Definition
A temperature-sensing probe installed in an aircraft system to measure the temperature of a fluid, gas, or surrounding air. The bulb contains a sensing element — commonly a resistance wire or a thermocouple junction — whose electrical properties change with temperature. This change is read by a cockpit gauge or by an engine monitoring system and displayed as a temperature value.
Plain English
A small probe that sits in the oil, fuel, air, or other place you want to measure, and sends a temperature reading to a gauge in the cockpit.
Context Anchor
Seen in aircraft instrument systems, engine temperature indications, oil temperature systems, and outside-air temperature sensing.
Derivation
Called a 'bulb' because early sensors had a rounded, bulb-shaped tip housing the sensing element, similar in shape to the bulb of a household thermometer.

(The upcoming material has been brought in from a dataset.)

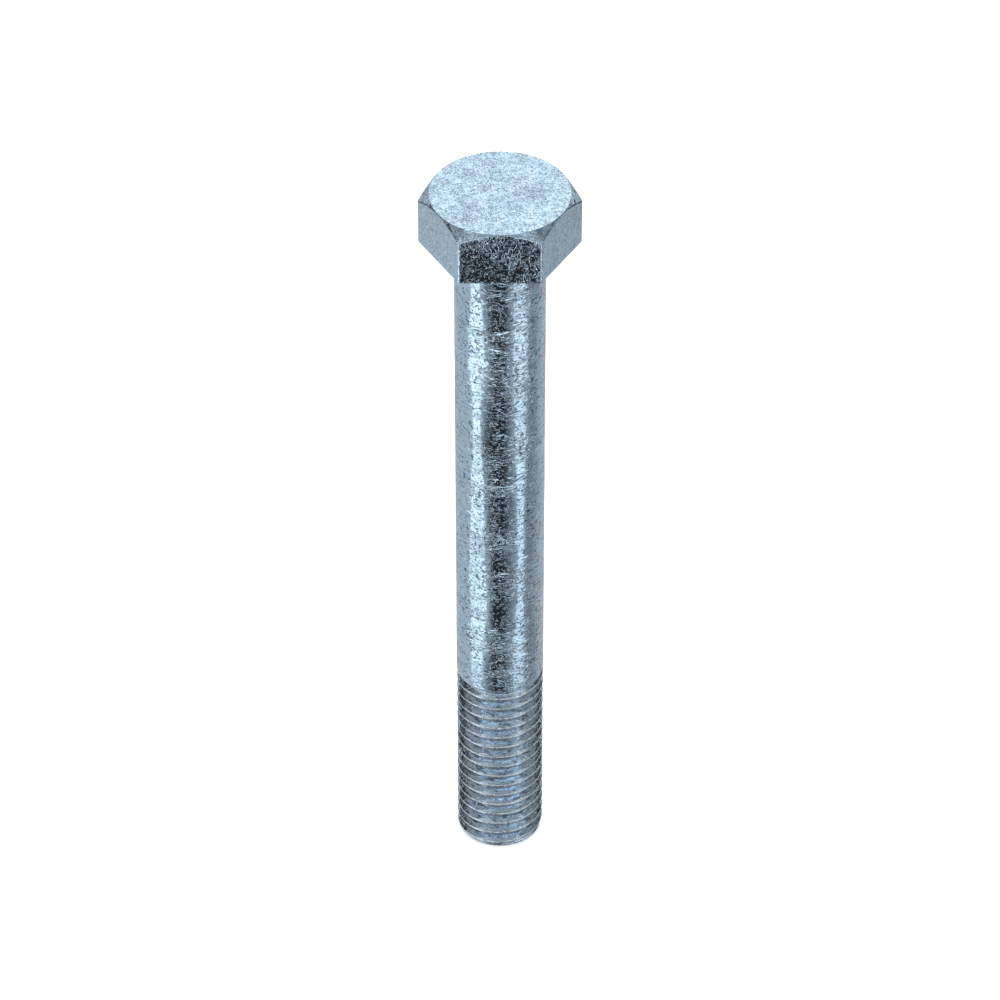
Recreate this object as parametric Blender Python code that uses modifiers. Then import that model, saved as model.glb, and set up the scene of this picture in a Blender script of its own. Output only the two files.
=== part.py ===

The name stuck even though modern probes are often slim and cylindrical.
Why Pilots Care
Accurate readings let pilots monitor engine health and avoid overheating damage during flight.
Intuition Check
Do not think of a temperature bulb as a light bulb. Here, bulb means a heat-sensing part of an instrument system.
Example Sentence 1
The mechanic replaced the oil temperature bulb after the cockpit gauge began reading unusually low during cruise.
Example Sentence 2
During cruise the pilot confirmed stable cylinder head temperatures from the bulb sensor data.